-- Start of RECORDS PROVIDED --

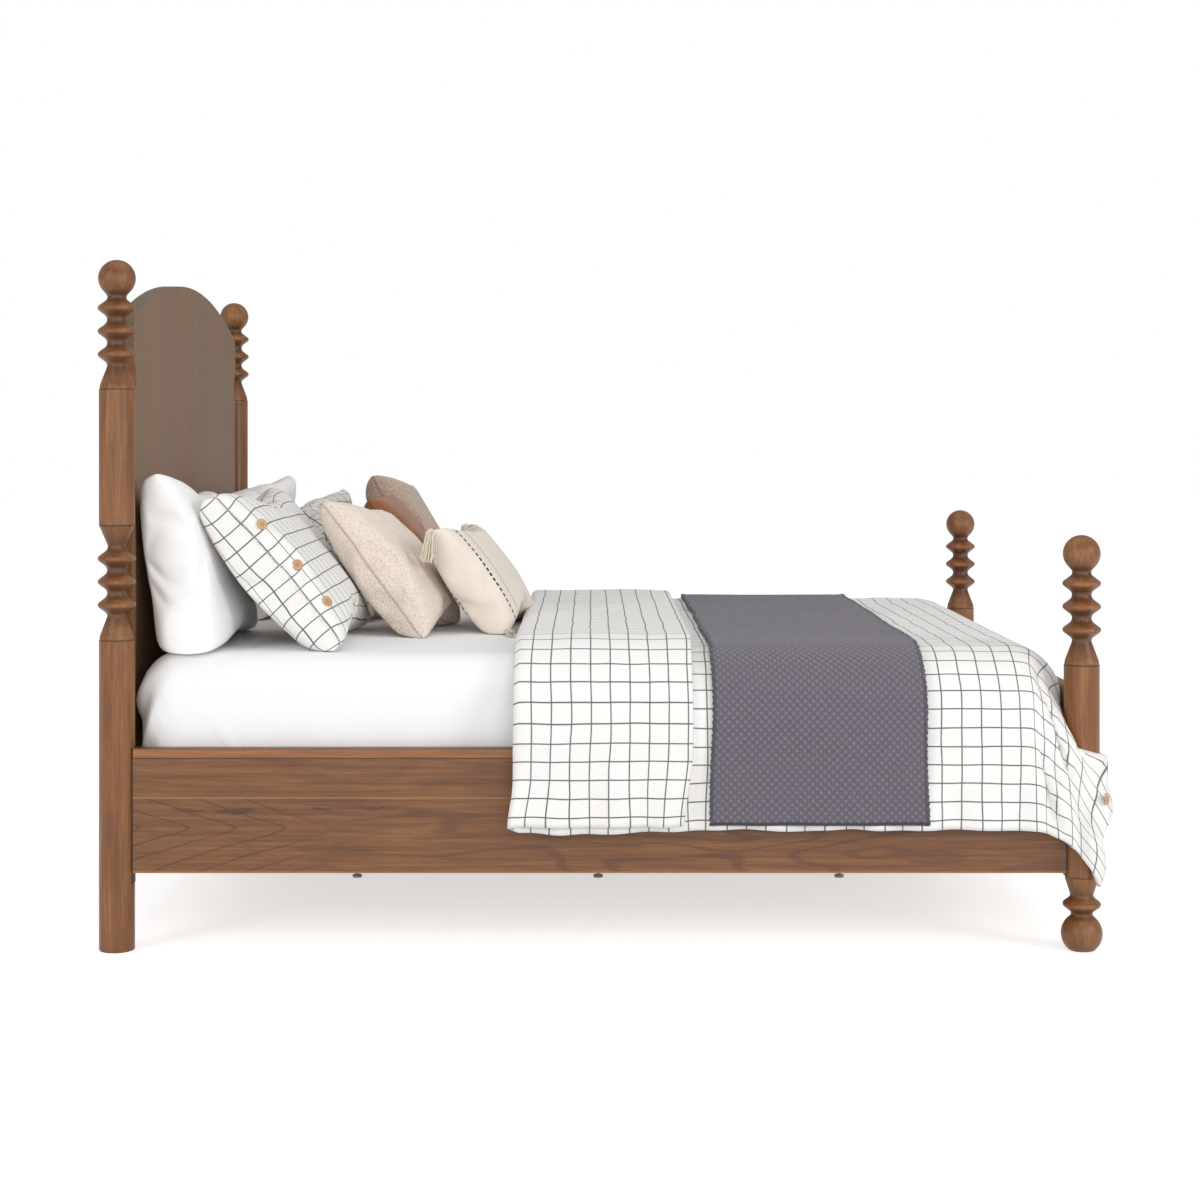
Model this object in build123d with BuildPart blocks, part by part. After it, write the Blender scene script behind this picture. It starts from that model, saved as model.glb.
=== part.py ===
from build123d import *
import math
import os

# Panel bed with turned posts, an arched headboard, a low footboard and its bedding.
# Millimetres. +X runs from the headboard to the footboard, +Z up, and +Y to the right-hand side
# of somebody who stands at the foot and looks at the headboard. The origin is on the floor, in
# the middle of the bed's outline. The pieces of one side are mirrored on the other.

SIDES = {"left": -1, "right": 1}

# Posts: how they are stacked
post_r = 39.1
head_leg_height = 685.0
head_spindle_height = 253.0
head_post_height = 300.0
foot_post_height = 466.5
joint_chamfer = 0.8
leg_edge_r = 3.0

# Turned rings, the same on every turning
ring_r = 41.8
ring_neck_r = 21.4
ring_pitch = 51.2
ring_count = 3
ring_edge_r = 7.4
ring_neck_curve_r = 12.8
ring_curve_share = 0.88

# Turned foot of a finial or a spindle, below its first ring
turning_base_r = 37.7
turning_base_rise = 7.5
turning_base_curve_r = 25.0
turning_taper = 0.377
turning_neck_curve_r = 10.0
first_ring_rise = 77.0

# Upper end of the spindle, which widens again to the cylinder
spindle_top_taper = 0.43
spindle_top_curve_r = 13.0

# Ball on the finial
ball_r = 40.9
ball_gap = 25.0
ball_contact_angle = 48.7
ball_neck_curve_r = 9.0

# Bun foot under a foot post
bun_ball_r = 45.5
bun_ball_centre_z = 36.5
bun_contact_angle = 42.0
bun_neck_curve_r = 8.0
bun_ring_gap = 19.0
bun_top_r = 36.5
bun_top_drop = 6.8
bun_height = 163.5
bun_flare_taper = 0.33
bun_flare_curve_r = 15.0

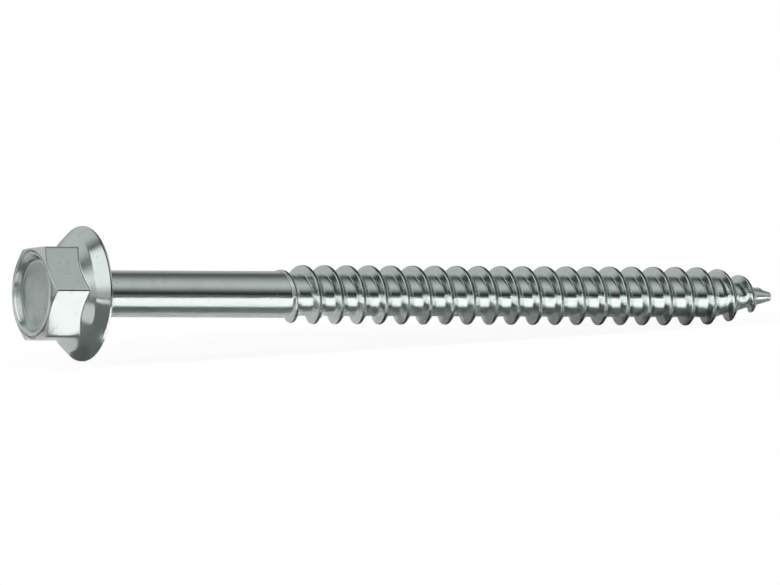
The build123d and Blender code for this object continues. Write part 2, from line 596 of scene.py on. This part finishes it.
    def _close_end(self, skin: Skin, grid: np.ndarray, angles: np.ndarray) -> None:
        """Join the ribbon's last turn to a ring at the tip and close that with a small dome.

        Args:
            skin: The screw's skin.
            grid: Vertices of the ribbon, of shape (points, turns).
            angles: Angles of the ring's vertices from the ribbon's last one on, in radians.
        """
        start = self.stem.length - self.stem.nose_length
        radius = float(self.stem.radius(start))
        ring = skin.add_points(radius, angles, start)
        edge = grid[-1, -len(ring) :]
        skin.quads(Zone.ROLLED, edge[:-1], edge[1:], np.roll(ring, -2)[:-1], ring[1:])
        skin.fan(Zone.ROLLED, ring[1], [ring[0], *grid[::-1, -1], edge[0]])
        for share in self.dome_shares:
            new = skin.add_points(radius * sqrt(1 - share**2), angles, start + self.stem.nose_length * share)
            skin.band(Zone.ROLLED, ring, new)
            ring = new
        skin.fan(Zone.ROLLED, skin.add_centre(self.stem.length), [*ring, ring[0]])


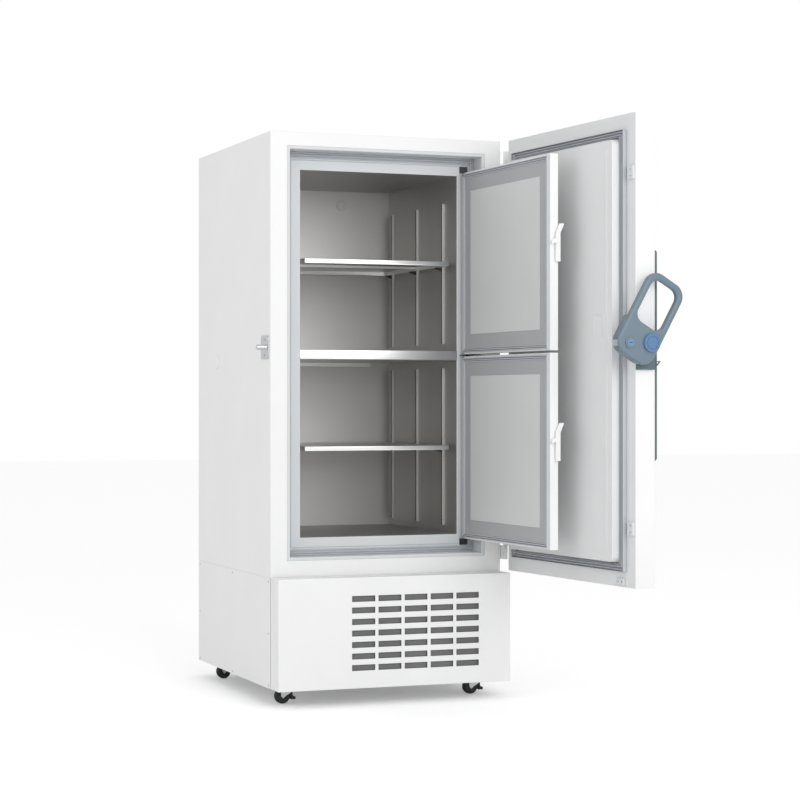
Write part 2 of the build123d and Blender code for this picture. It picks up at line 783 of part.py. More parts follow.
# Castors: top plates with king pins, swivelling forks, wheels and the pedals of the front pair
castors = {"front_left": (-1, castor_front_y), "front_right": (1, castor_front_y),
           "rear_left": (-1, castor_back_y), "rear_right": (1, castor_back_y)}
crown_top = base_floor - castor_plate_thickness - fit
crown_bottom = 2 * castor_wheel + castor_plate_thickness
with BuildPart() as castor_plates:
    for side, y in castors.values():
        with BuildSketch(level(base_floor)) as plate:
            with Locations((side * castor_x, y)):
                Rectangle(castor_plate, castor_plate)
        extrude(plate.sketch, amount=-castor_plate_thickness)
        disc(level(base_floor), (side * castor_x, y), castor_king_pin, crown_bottom - base_floor)
save(castor_plates, "castor_plates")

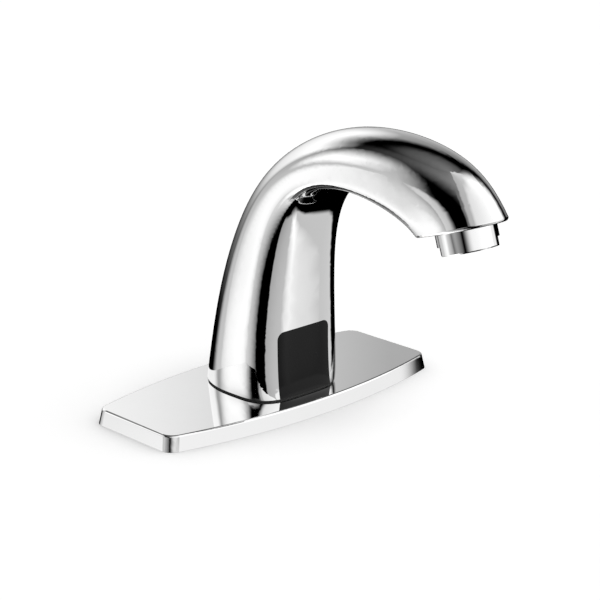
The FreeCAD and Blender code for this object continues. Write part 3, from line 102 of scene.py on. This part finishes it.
def new_group(name, inputs, outputs):
    """A shader node group with named sockets, and its two end nodes."""
    tree = bpy.data.node_groups.new(name, "ShaderNodeTree")
    for socket, kind, value in inputs:
        made = tree.interface.new_socket(socket, in_out="INPUT", socket_type=kind)
        made.default_value = value
    for socket, kind in outputs:
        tree.interface.new_socket(socket, in_out="OUTPUT", socket_type=kind)
    return tree, tree.nodes.new("NodeGroupInput"), tree.nodes.new("NodeGroupOutput")


# %% [markdown]
# ## The studio
# Chrome has no colour of its own, so the studio is most of the picture. The room is dark, with a
# grey ceiling, soft boxes at the left, a big one at the right that arches over the front, and two
# behind. The dark gap between left and right, round the camera, draws the black lines that
# make chrome look like chrome. It could be built of lamps and cards, but patches of the world
# leave no stand or lamp in the reflections, and look the same from every piece. Each soft box is
# such a patch, with round corners: a centre in degrees round and above the tap, half its width
# and height, a corner, a lean, a soft edge, and a light that may fade across it or upwards.
# %% One soft box as a node group
FLOAT = "NodeSocketFloat"
EDGES = ["Across", "Up", "Half Width", "Half Height", "Corner", "Lean", "Softness", "Light"]
EDGES += ["Fade Across", "Fade Up"]
box_inputs = [(name, FLOAT, 0.0) for name in ["Azimuth", "Elevation"] + EDGES]
softbox, box_in, box_out = new_group("softbox", box_inputs, [("Light", FLOAT)])


def math_node(tree, operation, *values):
    """A Math node; each value is a number or a (node, output) pair."""
    node = add(tree, "ShaderNodeMath", operation=operation)
    for index, value in enumerate(values):
        if isinstance(value, tuple):
            tree.links.new(value[0].outputs[value[1]], node.inputs[index])
        else:
            node.inputs[index].default_value = value
    return (node, 0)


def in_softbox(operation, first, second):
    """A Math node of two values in the soft box's own group."""
    return math_node(softbox, operation, first, second)


rise = in_softbox("SUBTRACT", (box_in, "Elevation"), (box_in, "Up"))
turn = in_softbox("SUBTRACT", (box_in, "Azimuth"), (box_in, "Across"))
turn = in_softbox("SUBTRACT", turn, in_softbox("MULTIPLY", rise, (box_in, "Lean")))
over = []
for reach, half in ((turn, "Half Width"), (rise, "Half Height")):
    beyond = in_softbox("SUBTRACT", math_node(softbox, "ABSOLUTE", reach), (box_in, half))
    over.append(in_softbox("ADD", beyond, (box_in, "Corner")))
round_part = []
for beyond in over:
    round_part.append(in_softbox("POWER", in_softbox("MAXIMUM", beyond, 0.0), 2.0))
round_part = math_node(softbox, "SQRT", in_softbox("ADD", *round_part))
flat_part = in_softbox("MINIMUM", in_softbox("MAXIMUM", *over), 0.0)
outside = in_softbox("SUBTRACT", in_softbox("ADD", round_part, flat_part), (box_in, "Corner"))
edge = add(softbox, "ShaderNodeMapRange", interpolation_type="SMOOTHSTEP")
softbox.links.new(outside[0].outputs[0], edge.inputs["Value"])
softbox.links.new(box_in.outputs["Softness"], edge.inputs["From Min"])
inner = in_softbox("MULTIPLY", (box_in, "Softness"), -1.0)
softbox.links.new(inner[0].outputs[0], edge.inputs["From Max"])
fade = 1.0
for reach, half, slope in ((turn, "Half Width", "Fade Across"), (rise, "Half Height", "Fade Up")):
    share = in_softbox("DIVIDE", reach, (box_in, half))
    fade = in_softbox("ADD", fade, in_softbox("MULTIPLY", share, (box_in, slope)))
light = in_softbox("MULTIPLY", (box_in, "Light"), in_softbox("MAXIMUM", fade, 0.0))
light = in_softbox("MULTIPLY", light, (edge, "Result"))
softbox.links.new(light[0].outputs[0], box_out.inputs["Light"])
print("softbox group with", len(softbox.nodes), "nodes")

# %% [markdown]
# The world turns each direction into an angle round the tap, 0 towards the photographer, and an
# angle above the worktop. The boxes behind count their angle from straight behind, so that none
# is split where the circle closes. The brightest box in a direction wins. What the camera sees
# directly is plain white paper.
# %% The world
CAMERA_SIDE = 132.7
world = bpy.data.worlds.new("studio")
bpy.context.scene.world = world
world.use_nodes = True
room = world.node_tree
room.nodes.clear()
direction = add(room, "ShaderNodeTexCoord")
angles = {}
for side, degrees in (("front", CAMERA_SIDE), ("back", CAMERA_SIDE + 180)):
    swung = add(room, "ShaderNodeVectorRotate", rotation_type="Z_AXIS")
    swung.inputs["Angle"].default_value = math.radians(degrees)
    join(room, direction, "Generated", swung, "Vector")
    parts = add(room, "ShaderNodeSeparateXYZ")
    join(room, swung, "Vector", parts, "Vector")
    around = math_node(room, "ARCTAN2", (parts, "Y"), (parts, "X"))
    angles[side] = math_node(room, "MULTIPLY", around, math.degrees(1))
above = math_node(room, "MULTIPLY", math_node(room, "ARCSINE", (parts, "Z")), math.degrees(1))

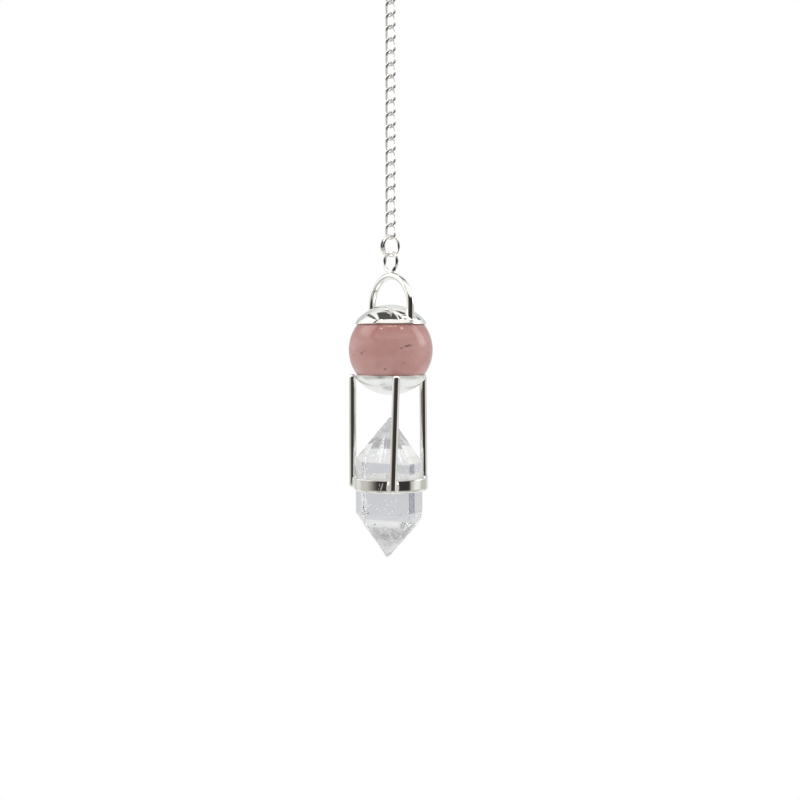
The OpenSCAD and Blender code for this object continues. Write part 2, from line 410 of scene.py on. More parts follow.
def rock_crystal():
    """Clear quartz that is slightly milky, more so in clouds.

    The faint glow stands for light that the milky inside scatters, so corners stay pale.
    """
    material, t, where = new_material("rock_crystal")
    clouds = t.noise(where, CRYSTAL_CLOUDS, 3.0, 0.5)
    tint = t.mix(t.step(clouds, 0.35, 0.7), rgb(0.975, 0.98, 0.99), rgb(0.985, 0.985, 0.975))
    waves = t.noise(where, CRYSTAL_WAVES, 2.0, 0.4)
    bump = t.add("ShaderNodeBump", {"Strength": 0.35, "Distance": 0.03 * MM, "Height": waves})
    t.surface({
        "Base Color": tint,
        "Roughness": t.step(clouds, 0.3, 0.8, 0.01, 0.05),
        "IOR": QUARTZ_IOR,
        "Transmission Weight": t.step(clouds, 0.3, 0.75, 0.95, 0.88),
        "Emission Color": rgb(0.96, 0.97, 1.0),
        "Emission Strength": 0.035,
        "Normal": bump.outputs[0],
    })
    return material


def glowing(t, colour, roughness, glow, cover=1.0):
    """Ends a material whose faint glow stands for the light that it scatters inside the crystal."""
    t.surface({
        "Base Color": colour,
        "Roughness": roughness,
        "Alpha": cover,
        "Emission Color": colour,
        "Emission Strength": glow,
    })


def film(name, dark, pale, low, high, most, glow):
    """A patchy, mostly clear film inside the crystal: a healed crack of tiny bubbles, and for the bluish
    patches a painted shade.
    """
    material, t, where = new_material(name)
    patches = t.noise(where, FILM_PATCHES, 5.0, 0.65, 0.8)
    fine = t.noise(where, FILM_FINE, 3.0, 0.6)
    cover = t.math("MULTIPLY", t.step(patches, low, high), t.step(fine, 0.35, 0.65, 0.3 * most, most))
    glowing(t, t.mix(fine, dark, pale), 0.6, glow, cover)
    return material


def milk():
    """A cloudy skin inside the crystal's two points, thickest at their tips and grey in the upper one."""
    material, t, where = new_material("quartz_milk")
    z = t.add("ShaderNodeSeparateXYZ", {0: where}).outputs[2]
    upper = t.step(z, (BALL_Z - 19.5) * MM, (BALL_Z - 15.5) * MM, 0.0, 0.36)
    lower = t.step(z, (BALL_Z - 37.0) * MM, (BALL_Z - 32.5) * MM, 0.5, 0.0)
    clouds = t.noise(where, MILK_CLOUDS, 3.0, 0.55)
    cover = t.math("MULTIPLY", t.math("ADD", upper, lower), t.step(clouds, 0.25, 0.6, 0.55, 1.0))
    colour = t.mix(t.step(lower, 0.0, 0.1), rgb(0.31, 0.31, 0.31), rgb(0.47, 0.47, 0.465))
    fine = t.noise(where, MILK_FINE, 4.0, 0.65)
    smudge = t.window(z, (BALL_Z - 35.9) * MM, (BALL_Z - 33.4) * MM, 0.5 * MM)
    smudge = t.math("MULTIPLY", smudge, t.step(fine, 0.38, 0.58, 0.25, 1.0))
    colour = t.mix(smudge, colour, rgb(0.2, 0.205, 0.2))
    cover = t.math("MAXIMUM", cover, t.math("MULTIPLY", smudge, 0.45))
    glowing(t, colour, 0.7, 0.9, cover)
    return material


def spotted(name, colour, darker, roughness, glow):
    """A mottled solid colour, for what lies inside the crystal."""
    material, t, where = new_material(name)
    mottle = t.noise(where, MOTTLE, 2.0, 0.5)
    glowing(t, t.mix(mottle, colour, darker), roughness, glow)
    return material


# The silver's dark spots are painted dark reflections on the eye and the coiled ring
SILVER = silver("silver", rgb(0.95, 0.94, 0.912), 0.04, 0.13, 0.5, painted_dark_reflections=rgb(0.07, 0.065, 0.06))
# The chain's dark colour is painted dark reflections on one side of each link
CHAIN_SILVER = silver("chain_silver", rgb(0.93, 0.925, 0.91), 0.04, 0.13, 0.5, painted_link_reflections=rgb(0.38, 0.37, 0.355))
SATIN = silver("satin_silver", rgb(0.955, 0.96, 0.95), 0.2, 0.3, 0.6)
ROSE = rose_quartz()
CLEAR = rock_crystal()
VEIL = film("quartz_veil", rgb(0.24, 0.24, 0.23), rgb(0.75, 0.75, 0.74), 0.42, 0.58, 0.8, 0.05)
FEATHER = film("quartz_feather", rgb(0.9, 0.9, 0.9), rgb(1, 1, 1), 0.34, 0.6, 0.85, 0.8)
# Painted shade: a dark bluish film for the dark stripe on the crystal's front right side
PAINTED_SHADE = film("quartz_painted_shade", rgb(0.04, 0.07, 0.15), rgb(0.14, 0.19, 0.31), 0.16, 0.42, 0.97, 0.25)
MILK = milk()
BUBBLE = spotted("quartz_bubble", rgb(0.97, 0.98, 1.0), rgb(0.9, 0.92, 0.95), 0.3, 0.55)
SPECK = spotted("quartz_speck", rgb(0.1, 0.09, 0.1), rgb(0.2, 0.18, 0.18), 0.6, 0.0)


# Chain

# Where the ends of a ring's wire meet, in degrees round it, and the groove's width
LINK_JOINT, END_RING_JOINT, GROOVE = 2, 180, 0.7


def seam_radii(angles, at, radius, depth):
    """A wire's radius with a fine groove where its two ends meet, as a share of it."""
    away = (np.asarray(angles) - at + 180) % 360 - 180
    return radius * (1 - depth * np.exp(-((away / GROOVE) ** 2)))


def ring_angles(steps, at):
    """Angles round a closed ring, closer together where its ends meet."""
    even = np.linspace(0, 360, steps, endpoint=False)
    close = at + np.array([-2.2, -1.4, -0.8, -0.3, 0.3, 0.8, 1.4, 2.2])
    away = np.abs((even - at + 180) % 360 - 180)
    return np.sort(np.concatenate([even[away > 3], close % 360]))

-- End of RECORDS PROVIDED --

→ **WHAT YOU ARE ASKED TO DO**
Quote the listing above, but only from the line that shows "The build123d and Blender code for this object" through the line that shows "a small dome.".

→ **RESULT FOR THIS EXERCISE**
The build123d and Blender code for this object continues. Write part 2, from line 596 of scene.py on. This part finishes it.
    def _close_end(self, skin: Skin, grid: np.ndarray, angles: np.ndarray) -> None:
        """Join the ribbon's last turn to a ring at the tip and close that with a small dome.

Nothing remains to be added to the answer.